The first makeup item I bought was a Margaret Astor concealer, when I was 12 or 13, to hide the dark circles under my eyes, but it wasn't until I was like 14 that I started wearing it every day. When I was 14, I bought coloured chapsticks and at 15 I began using my mom's mascara... she eventually bought one for me  Also at 15, I started lining my waterline with a black eyeliner pencil, and bought a lipstick from Maybelline (a Watershine, does anyone remember those?), and I wore a white eyeshadow from time to time. When I had dances or I attended weddings, I got my makeup done, but that was it.

When I entered University, at 18, I had calmed down and pretty much only used the concealer and the mascara everyday... I couldn't fanthom get out of the house without those, specially the concealer!! Eventually, I started to not freak out if I went to class without nothing on. It wasn't until last August or September that I got interested in makeup again. I actually only bought my first foundation last February, I'm still starting out


----------



## makeupNdesign (Mar 21, 2008)

15. I was madly in love with the Maybelline Eye Pencil. (They still make it 'til this day!) I would burn the tip with a lighter to warm and soften it up, then after it cooled, apply it to my waterline so it would go on pitch dark. So bad for you I'm sure but that's how my friends all did it...those were the days. Cover Girl pressed powder was a staple for me too back in high school. 

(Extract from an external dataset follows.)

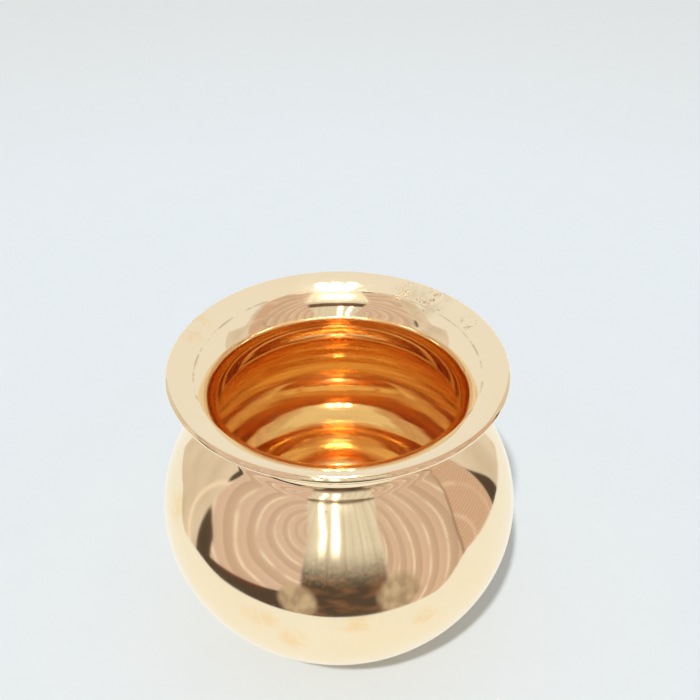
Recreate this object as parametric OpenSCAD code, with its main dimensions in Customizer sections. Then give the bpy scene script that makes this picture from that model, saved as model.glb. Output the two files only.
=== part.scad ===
// Round-bellied brass water pot with a short neck and a wide flared mouth.
// Millimetres, +Z up, origin at the centre of the face that it stands on.
// One even sheet runs from the base to the lip. It is made in three turned pieces, the lower
// bowl, the shoulder and the mouth, whose half-thickness laps are filled with braze.

/* [Belly] */
// Largest outer radius of the belly
belly_r = 54; // [46:0.5:70]
// Half of the height that the belly's oval would have if it were whole
belly_half_h = 46; // [36:0.5:60]
// Thickness of the sheet
wall = 0.9; // [0.7:0.05:1.4]

/* [Base] */
// Outer radius of the flat ring that the pot stands on
base_r = 19; // [15:0.5:24]
// Radius of the pushed-up middle of the base
dish_r = 12; // [6:0.5:13]
// How far the middle of the base is pushed up
dish_rise = 0.8; // [0.3:0.1:1.5]
// Width of the sloping edge of that middle
dish_edge = 1.6; // [1:0.1:3]

/* [Neck] */
// Inner radius of the neck, where it is narrowest
neck_r = 34.4; // [28:0.2:36]
// Outer radius of the hollow curve between shoulder and neck
waist_arc = 3.6; // [2.5:0.1:7]
// Height of the straight band in the neck
neck_band = 1.8; // [1.5:0.1:4]

/* [Mouth] */
// Outer radius of the mouth, over the rolled lip
mouth_r = 48; // [46:0.5:60]
// Radius of the inner face where the neck turns outwards
throat_arc = 12.4; // [8:0.2:13]
// Radius of the flatter curve between that turn and the crease
flare_arc = 23; // [16:0.5:30]
// Slope of the flare where the throat curve ends, in degrees
throat_slope = 45; // [43:0.5:50]
// Slope just inside the crease, in degrees
inner_slope = 37; // [34:0.5:41]
// Slope just outside the crease, in degrees
outer_slope = 31; // [25:0.5:33]
// Slope of the mouth where it meets the lip, in degrees
lip_slope = 19; // [10:0.5:22]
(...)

I didn't wear full-on makeup until my early 20s though. Once I was introduced to MAC (early 90s) I was hooked!


----------



## queenlerxst (Mar 22, 2008)

28.  seriously.


----------



## seabird (Mar 22, 2008)

probably about 11! i used to wear way too much black eyeliner, horrible lipgloss, very frosty pink lipstick in baby pink and the rest, urgh. i started wearing mac when i was 13. my best friend and her mum got me onto make-up, my mum isn't bothered about make-up.


----------



## chocolategoddes (Mar 22, 2008)

I was allowed to wear it a few months before i turned 16. I'll allow my daughter (or son?) at least wear lip gloss and mascara at 13. Then 16, s/he can go all out.


----------



## saj20052006 (Mar 22, 2008)

I started wearing makeup lightly when I was 19 and didn't start doing a full face until the age my mid 20's and to this day, I do not wear a full face everyday and especially not during the summer.    I find that people get use to seeing you with it on and when they see you without, you look terrible, so as I always say "Take Me As I Am".


----------



## rockexrolloh (Mar 22, 2008)

Quote:

   Originally Posted by *xbrookecorex* 

 
_I remember in 5th grade I had some god awful little thing from a dollar store that had like a blush, a blue eyeshadow, and a lipstick in it, and I would smear that shit on my 11 year old face.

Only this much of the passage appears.